The NYDFS also added several new provisions, including a provision that would require that “[a]ll documentation and information relevant to the Covered Entity’s cybersecurity program . . . be made available to [the NYDFS] upon request.”  This provision apparently is intended to reinforce examination authority on these issues.  It should be noted that the NYDFS also has proposed adding a confidentiality provision affirming that information provided under these regulations would be exempt from disclosure consistent with the exemptions under existing applicable laws, such as New York banking law.

Finally, the NYDFS retained the board of directors annual certification of compliance provision in its original form.  Nonetheless, the revised proposal would provide additional time to comply with many of the proposal’s requirements.  If adopted as proposed, the revised regulations would become effective on March 1, 2017, with the first annual certification of compliance due on February 15, 2018.  And, while it begins 180 days from the effective date, the phased compliance period extends as follows:  (1) one year from the effective date for certain requirements, including penetration testing, the risk assessment, multifactor authentication and general cybersecurity awareness training; (2) 18 months from the effective date for certain requirements, including the audit trail, application security, data retention practices and monitoring authorized user activity to detect unauthorized access; and (3) two years for the requirements relating to third-party service providers.  The extended compliance dates are a positive change.  One potential issue, however, is how covered entities will reconcile the one-year compliance date for the risk assessment with the 180-day compliance date for obligations, such as the written cybersecurity program, that must be informed by the risk assessment.

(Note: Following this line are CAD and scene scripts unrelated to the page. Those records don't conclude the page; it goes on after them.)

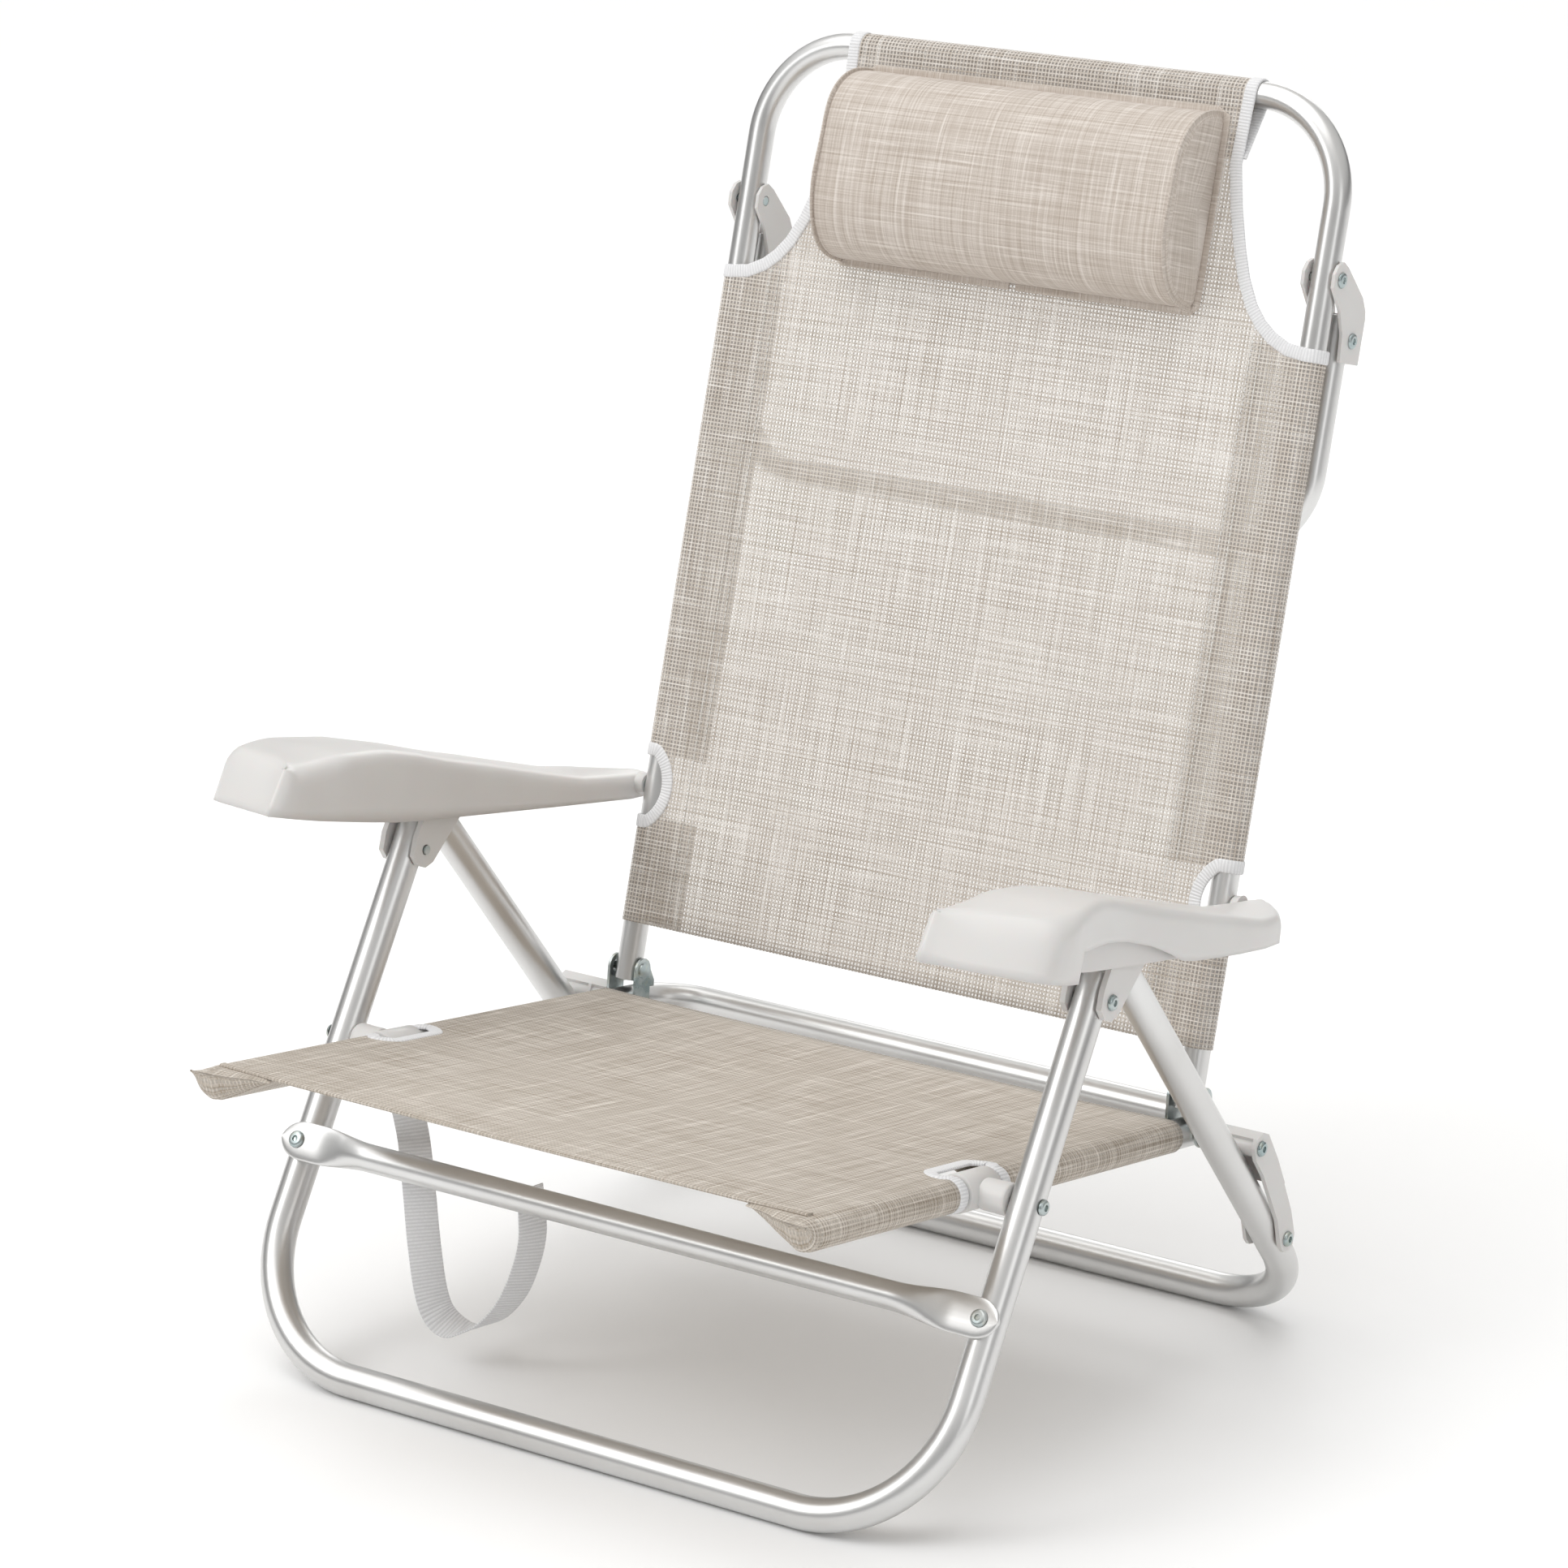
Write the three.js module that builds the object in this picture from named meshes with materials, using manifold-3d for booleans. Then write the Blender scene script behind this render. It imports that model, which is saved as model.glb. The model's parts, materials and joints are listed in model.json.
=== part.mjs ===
// Folding low beach chair with a reclining back, armrests, a rear prop frame and a head pillow.
// Millimetres. X is the sitter's left-to-right as seen from the front, the chair faces -Y, Z is up.
// Left-hand parts sit at negative X. Every hinge axis runs along X.
import * as THREE from 'three';
import { mergeVertices } from 'three/addons/utils/BufferGeometryUtils.js';
import Module from 'manifold-3d';

const wasm = await Module();
wasm.setup();

// ---------------------------------------------------------------- driving dimensions
const SIDES = [['left', -1], ['right', 1]];
const CLEARANCE = 0.3;
const TUBE_FACETS = 16;
const BEND_STEPS = 6;

const LEG_R = 11;
const LEG_WALL = 1.3;
const LEG_X = 270;
const LEG_BEND = 92;
const FRONT_FLOOR_Y = -246;
const FRONT_ANGLE = 58.7;
const FRONT_TOP_PAST_PIVOT = 16;
const REAR_FLOOR_Y = 219.6;
const REAR_ANGLE = 51.3;
const REAR_TOP = 398;
const REAR_BEND = 76;

const SEAT_R = 10;
const SEAT_X = 228.2;
const SEAT_WALL = 1.2;
const SEAT_BEND = 38;
const SEAT_FRONT_Y = -296;
const SEAT_REAR_Y = 171;
const BACK_R = 9;
const BACK_X = 228.2;
const BACK_WALL = 1.1;
const BACK_ANGLE = 74.15;
const BACK_LENGTH = 651.8;
const BACK_BEND = 67;
const BACK_FOOT = 8;

// Side-view pivots, as [y, z].
const LEG_PIVOT = [-63, 312];
const SEAT_PIVOT = [-132, 198];
const LINK_LOW = [160.3, 85];
const LINK_HIGH = [124, 159];
const BACK_HINGE = [126.4, 182];

const BAR_R = 9.3;
const BAR_ALONG_LEG = 142;
const BAR_OFFSET = 15;
const BAR_PLATE_OFFSET = 13.1;
const BAR_FLAT_HALF = 1.7;
const BAR_FLAT_HEIGHT = 13;

const SCREW_R = 3;
const HOLE_R = 3.5;
const HEAD_R = 5.2;
const HEAD_H = 2.4;
const RIVET_R = 2.6;
const RIVET_HOLE_R = 3.1;
const RIVET_HEAD_R = 4.6;
const RIVET_HEAD_H = 1.4;
const BACK_RIVET_R = 4.5;
const BACK_RIVET_HOLE_R = 5;
const BACK_RIVET_HEAD_R = 8.2;

const CLOTH = 0.9;
const SLEEVE_GAP = 0.4;
const HEM_WIDTH = 38;
const SEAT_CLOTH_FRONT = -308;
const SEAT_CLOTH_REAR = 103;
const BACK_CLOTH_FOOT = 33;
const SHOULDER = 492;
const NECK_HALF = 158;
const ARM_PIVOT_ALONG = 128.4;
const ARM_NOTCH_R = 27;

const ARM_SLOPE = 9.37;
const ARM_INNER = 243;
const ARM_WALL = 3;
const ARM_PIN_R = 4.6;

const STAND_PIVOT_ALONG = 539.5;
const STAND_OFFSET = 26.3;
const STAND_TOP = 518;
const STAND_FOOT = 358.8;
const STAND_BEND = 56;

const ALUMINIUM = 0xc9c8c6;
const ZINC = 0xa9b3b0;
const PLASTIC = 0xe9e7e4;
const FABRIC = 0xcfc5b8;
const WEBBING = 0xf0f0f0;

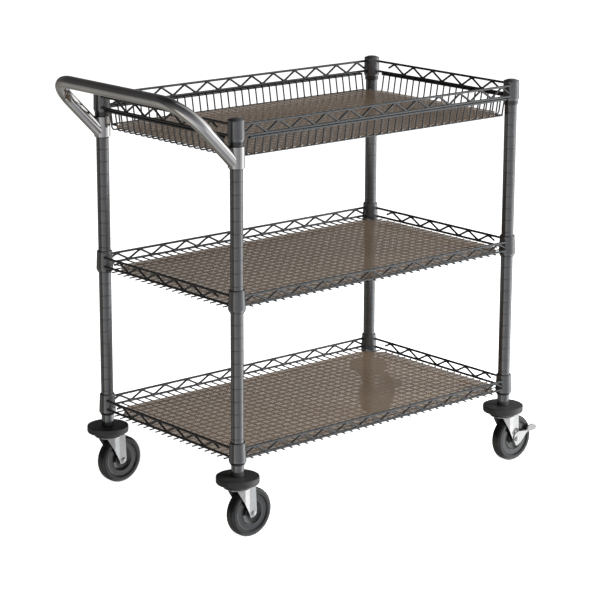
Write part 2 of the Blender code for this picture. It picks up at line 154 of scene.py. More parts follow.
class Shape:
    """Vertices and faces of one piece in millimetres, gathered from tubes, turnings and plates."""

    def __init__(self):
        self.verts = []
        self.faces = []

    def add(self, verts, faces):
        first = len(self.verts)
        self.verts += [Vector(v) for v in verts]
        self.faces += [[first + i for i in face] for face in faces]

    def tube(self, points, radius, sides):
        """Round wire along points, closed flat at both ends."""
        points = [Vector(p) for p in points]
        last = len(points) - 1
        tangents = []
        for i in range(last + 1):
            tangents.append((points[min(i + 1, last)] - points[max(i - 1, 0)]).normalized())
        up = Vector((0, 0, 1)) if abs(tangents[0].z) < 0.9 else Vector((1, 0, 0))
        side = tangents[0].cross(up).normalized()
        verts = []
        for i, (point, tangent) in enumerate(zip(points, tangents)):
            if i:
                side = (side - tangent * side.dot(tangent)).normalized()
            other = tangent.cross(side)
            for k in range(sides):
                angle = 2 * math.pi * k / sides
                verts.append(point + radius * (math.cos(angle) * side + math.sin(angle) * other))
        faces = []
        for i in range(last):
            for k in range(sides):
                a, b = i * sides + k, i * sides + (k + 1) % sides
                faces.append((a, b, b + sides, a + sides))
        faces.append(tuple(reversed(range(sides))))
        faces.append(tuple(last * sides + k for k in range(sides)))
        self.add(verts, faces)

    def turning(self, profile, place, sides=ROUND, closed=True):
        """Profile of (radius, height) turned a full circle; place maps (across, across, height) to 3-D.
        A closed profile makes a ring, an open one starts and ends on the axis."""
        verts, rings = [], []
        for radius, height in profile:
            if radius < 1e-6:
                rings.append([len(verts)])
                verts.append(place(0, 0, height))
                continue
            rings.append(list(range(len(verts), len(verts) + sides)))
            for k in range(sides):
                angle = 2 * math.pi * k / sides
                verts.append(place(radius * math.cos(angle), radius * math.sin(angle), height))
        pairs = list(zip(rings, rings[1:]))
        if closed:
            pairs.append((rings[-1], rings[0]))
        faces = []
        for low, high in pairs:
            for k in range(sides):
                n = (k + 1) % sides
                if len(low) == 1 and len(high) == 1:
                    continue
                if len(low) == 1:
                    faces.append((low[0], high[n], high[k]))
                elif len(high) == 1:
                    faces.append((low[k], low[n], high[0]))
                else:
                    faces.append((low[k], low[n], high[n], high[k]))
        self.add(verts, faces)

    def plate(self, outline, place, low, high):
        """Flat outline of (a, b) pairs extruded from low to high; place maps (a, b, height) to 3-D."""
        count = len(outline)
        verts = [place(a, b, low) for a, b in outline] + [place(a, b, high) for a, b in outline]
        faces = [tuple(reversed(range(count))), tuple(range(count, 2 * count))]
        for i in range(count):
            n = (i + 1) % count
            faces.append((i, n, count + n, count + i))
        self.add(verts, faces)

    def skin(self, front_rows, back_rows):
        """Closed sheet between a front grid and a back grid of the same size."""
        height, width = len(front_rows), len(front_rows[0])
        verts = [p for row in front_rows + back_rows for p in row]
        back = height * width
        faces = []
        for i in range(height - 1):
            for j in range(width - 1):
                a = i * width + j
                faces.append((a, a + 1, a + width + 1, a + width))
                faces.append((back + a, back + a + width, back + a + width + 1, back + a + 1))
        for i in range(height - 1):
            for j in (0, width - 1):
                a = i * width + j
                faces.append((a, a + width, back + a + width, back + a))
        for j in range(width - 1):
            for i in (0, height - 1):
                a = i * width + j
                faces.append((a, a + 1, back + a + 1, back + a))
        self.add(verts, faces)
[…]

The revised regulations are subject to a 30-day comment period that began on December 28, the date the proposal was published in the New York State Register.  At the end of this comment period, the NYDFS is expected to publish final regulations.  As the NYDFS noted in the press release accompanying the revised regulations, it will “focus its final review on any new comments that were not previously raised in the original comment process.”  Nonetheless, in light of the likely implementation of these complex rules, financial institutions that would be covered should consider both their compliance position and whether to submit comments.